Moving out of the basement into the living areas or work areas we have many a plumbing drain to define and explain. Let’s take a look in the bathroom, the lavatory drain is connected to a P-trap under the lavatory that receives waste water while washing hands, shaving or brushing one’s teeth. The toilet which receives human waste is also considered a plumbing drain, the toilet is internally trapped meaning it’s trap is built into the fixture. If the bath room has a bidet this would also be very similar to a toilet in that it is internally trapped and receives human urine draining to the main waste stack.
If the bathroom is equipped with a shower only that shower usually has a floor drain in its center (the drain can be offset depending on the conditions of installation.) that is connected to a P-trap.
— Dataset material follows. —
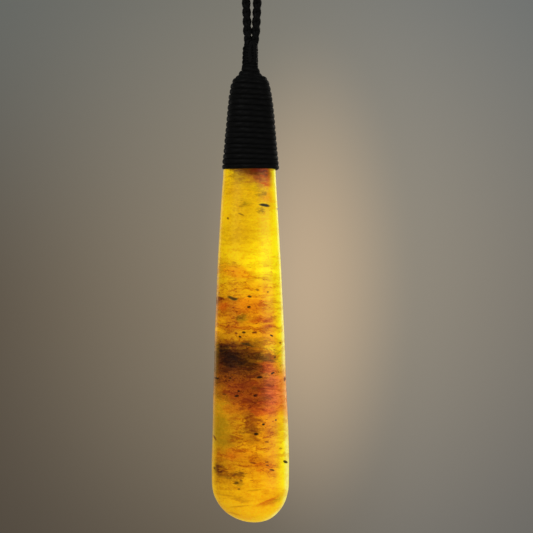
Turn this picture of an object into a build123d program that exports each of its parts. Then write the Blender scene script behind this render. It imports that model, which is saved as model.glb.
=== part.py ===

If the bath room is equipped with a tub/shower it is equipped with a waste and over flow plumbing drain. The aforementioned drain is trapped as well but has an over flow that prevents a tub from overflowing.
In commercial applications a trapped floor drain is required in bathrooms so they can be cleaned and the water for cleaning can be brought to the drain for disposal in to the waste system. In most municipalities a floor drain installed in a commercial bathroom must have an approved trap primer.
Moving to the kitchen the outlet to your single or double bowl sink is a drain with a p-trap. In a commercial application some municipalities require that the drain be tied in an approved grease trap. If there is a point of use water heater piped underneath a coffee station/break station sink that heater’s T & P Valve needs to be piped to a dedicated floor drain, that floor drain shall also be primed.
Finally moving on to the roof, in both commercial and some residential roofs there will be roof drains dedicated to receiving rain and water from melted snow. The number of drains is determined by a plumbing engineer, it based on the surface area if the roof and (100 year rain fall). In some applications the roof can be used to hold rain and melted water when the storm piping is running at capacity. Also some roofs have been designed to have overflow drains which act as a back-up drainage system. These overflow drains are usually piped outside the building and splash in the ground.